[Recorded data]:
--- Begin ---
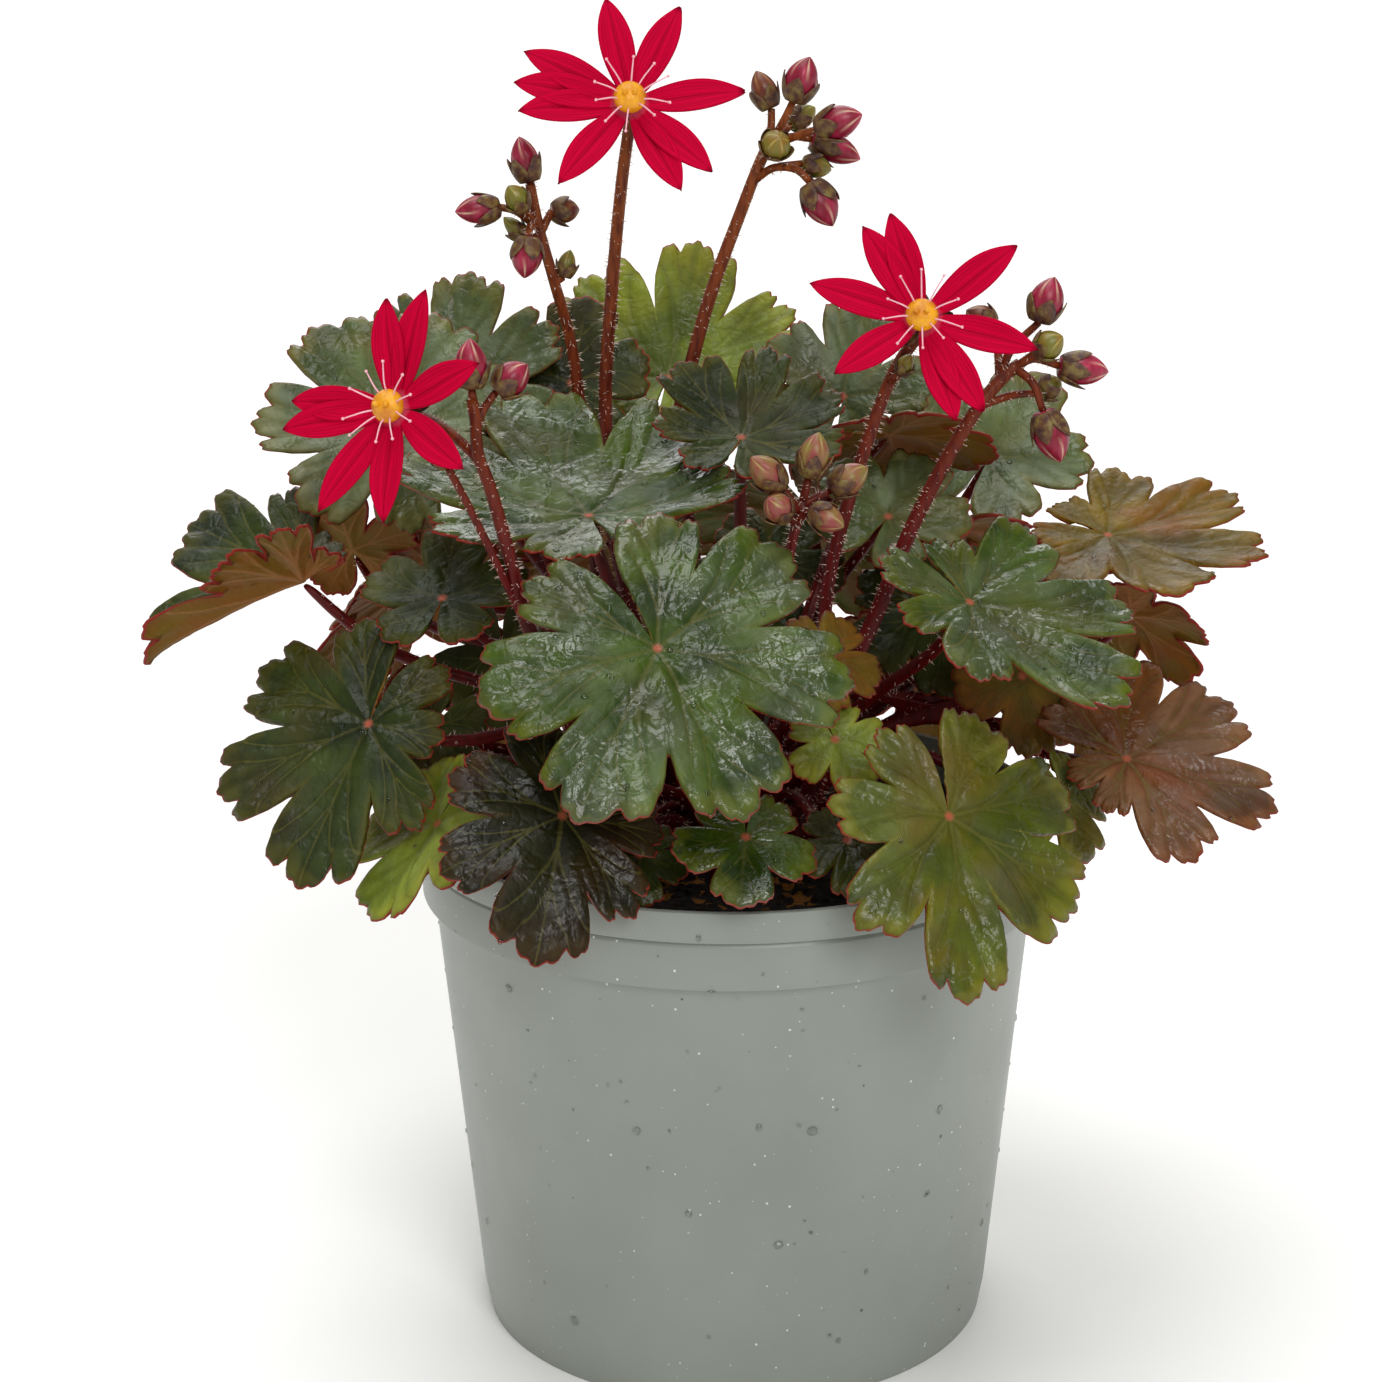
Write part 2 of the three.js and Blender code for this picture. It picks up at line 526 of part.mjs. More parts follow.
const leaves = [
  // on the front
  {
    at: [-14, -52, 159], face: -83, tilt: 46, spin: 25, reach: 37.5, cup: -1,
    shares: [0.75, 0.9, 0.97, 0.97, 0.97, 0.9, 0.8],
  },
  {
    at: [46.5, -30, 162], face: -53, tilt: 34, spin: 18, reach: 35, cup: 6,
    shares: [0.55, 0.5, 0.6, 1.02, 0.95, 0.78, 0.48],
  },
  {
    at: [41, -60, 128], face: -60, tilt: 54, spin: -8, reach: 31, cup: -2,
    shares: [0.66, 0.76, 0.9, 1.1, 1, 0.94, 0.78],
  },
  {
    at: [-32, -62, 129], face: -66, tilt: 49, spin: -26, reach: 25, cup: -2,
    shares: [0.85, 0.88, 1, 1.12, 0.88, 0.8, 0.6],
  },
  {
    at: [-71, -38, 140], face: -111, tilt: 47, spin: -10, reach: 31, cup: -1,
    shares: [0.8, 0.95, 1.04, 1.08, 0.8, 0.5, 0.6],
  },
  {
    at: [80, -15, 125], face: -85, tilt: 38, spin: 73, reach: 29, cup: -2,
    shares: [0.42, 0.45, 0.85, 1.05, 0.96, 0.96, 0.7], tint: "bronze",
  },
  {
    at: [-28.3, -13, 175.6], face: -93, tilt: 14, spin: 203, reach: 38, cup: 9,
    shares: [0.55, 0.8, 1, 1.08, 1, 0.85, 0.6],
  },
  {
    at: [-87, -8, 161.5], face: 178, tilt: 20, spin: 6, reach: 36, cup: -3, fold: 38,
    shares: [0.3, 0.6, 0.85, 0.96, 0.58, 0.6, 0.3],
  },
  {
    at: [78.5, 15, 164.5], face: -76, tilt: 16, spin: 54, reach: 32, cup: 5,
    shares: [0.5, 0.86, 0.96, 1, 0.96, 0.8, 0.5], tint: "bronze",
  },
  { at: [2.5, -60, 124], face: -77, tilt: 34, spin: -13, reach: 15.5, cup: 0, lobes: 5 },
  { at: [-57, -50, 123.5], face: -144, tilt: 45, spin: 4, reach: 22, cup: 2, lobes: 5 },
  // on the top
  {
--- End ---
[What the task asks]: Your task is to repeat the data exactly, with nothing left out.

[Written reply]:
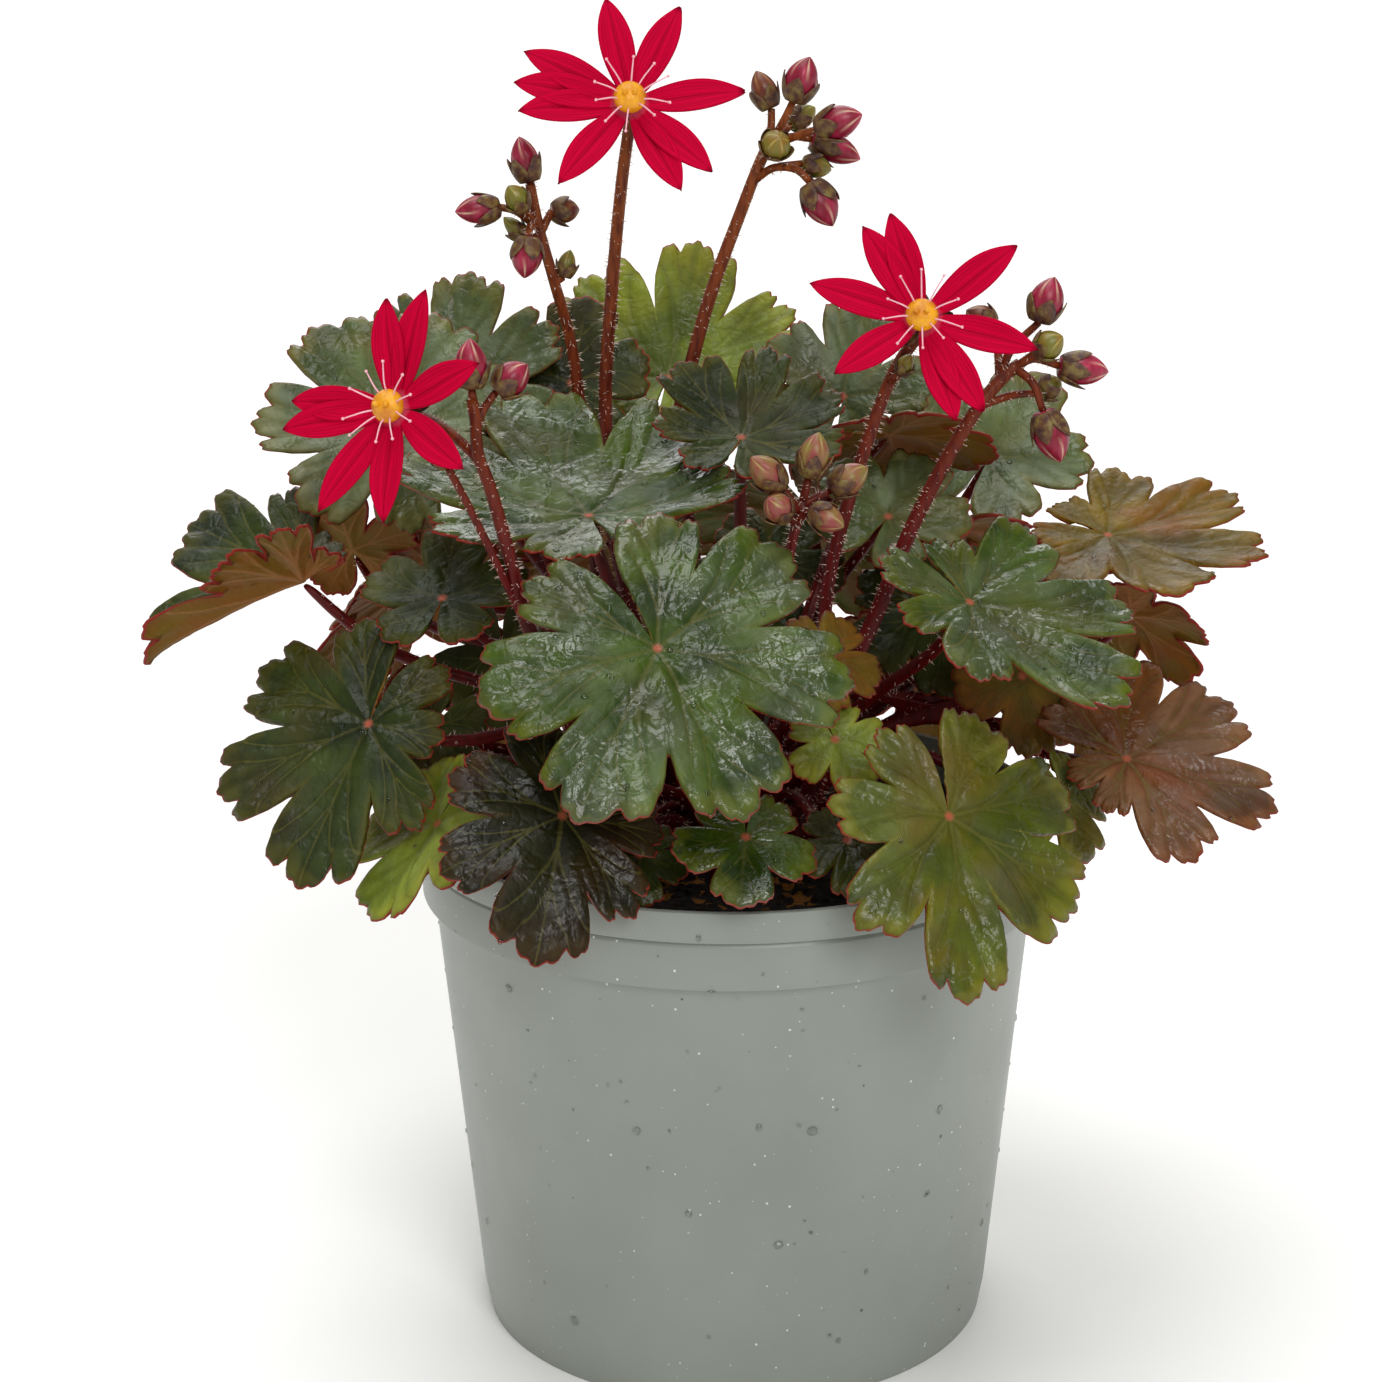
Write part 2 of the three.js and Blender code for this picture. It picks up at line 526 of part.mjs. More parts follow.
const leaves = [
  // on the front
  {
    at: [-14, -52, 159], face: -83, tilt: 46, spin: 25, reach: 37.5, cup: -1,
    shares: [0.75, 0.9, 0.97, 0.97, 0.97, 0.9, 0.8],
  },
  {
    at: [46.5, -30, 162], face: -53, tilt: 34, spin: 18, reach: 35, cup: 6,
    shares: [0.55, 0.5, 0.6, 1.02, 0.95, 0.78, 0.48],
  },
  {
    at: [41, -60, 128], face: -60, tilt: 54, spin: -8, reach: 31, cup: -2,
    shares: [0.66, 0.76, 0.9, 1.1, 1, 0.94, 0.78],
  },
  {
    at: [-32, -62, 129], face: -66, tilt: 49, spin: -26, reach: 25, cup: -2,
    shares: [0.85, 0.88, 1, 1.12, 0.88, 0.8, 0.6],
  },
  {
    at: [-71, -38, 140], face: -111, tilt: 47, spin: -10, reach: 31, cup: -1,
    shares: [0.8, 0.95, 1.04, 1.08, 0.8, 0.5, 0.6],
  },
  {
    at: [80, -15, 125], face: -85, tilt: 38, spin: 73, reach: 29, cup: -2,
    shares: [0.42, 0.45, 0.85, 1.05, 0.96, 0.96, 0.7], tint: "bronze",
  },
  {
    at: [-28.3, -13, 175.6], face: -93, tilt: 14, spin: 203, reach: 38, cup: 9,
    shares: [0.55, 0.8, 1, 1.08, 1, 0.85, 0.6],
  },
  {
    at: [-87, -8, 161.5], face: 178, tilt: 20, spin: 6, reach: 36, cup: -3, fold: 38,
    shares: [0.3, 0.6, 0.85, 0.96, 0.58, 0.6, 0.3],
  },
  {
    at: [78.5, 15, 164.5], face: -76, tilt: 16, spin: 54, reach: 32, cup: 5,
    shares: [0.5, 0.86, 0.96, 1, 0.96, 0.8, 0.5], tint: "bronze",
  },
  { at: [2.5, -60, 124], face: -77, tilt: 34, spin: -13, reach: 15.5, cup: 0, lobes: 5 },
  { at: [-57, -50, 123.5], face: -144, tilt: 45, spin: 4, reach: 22, cup: 2, lobes: 5 },
  // on the top
  {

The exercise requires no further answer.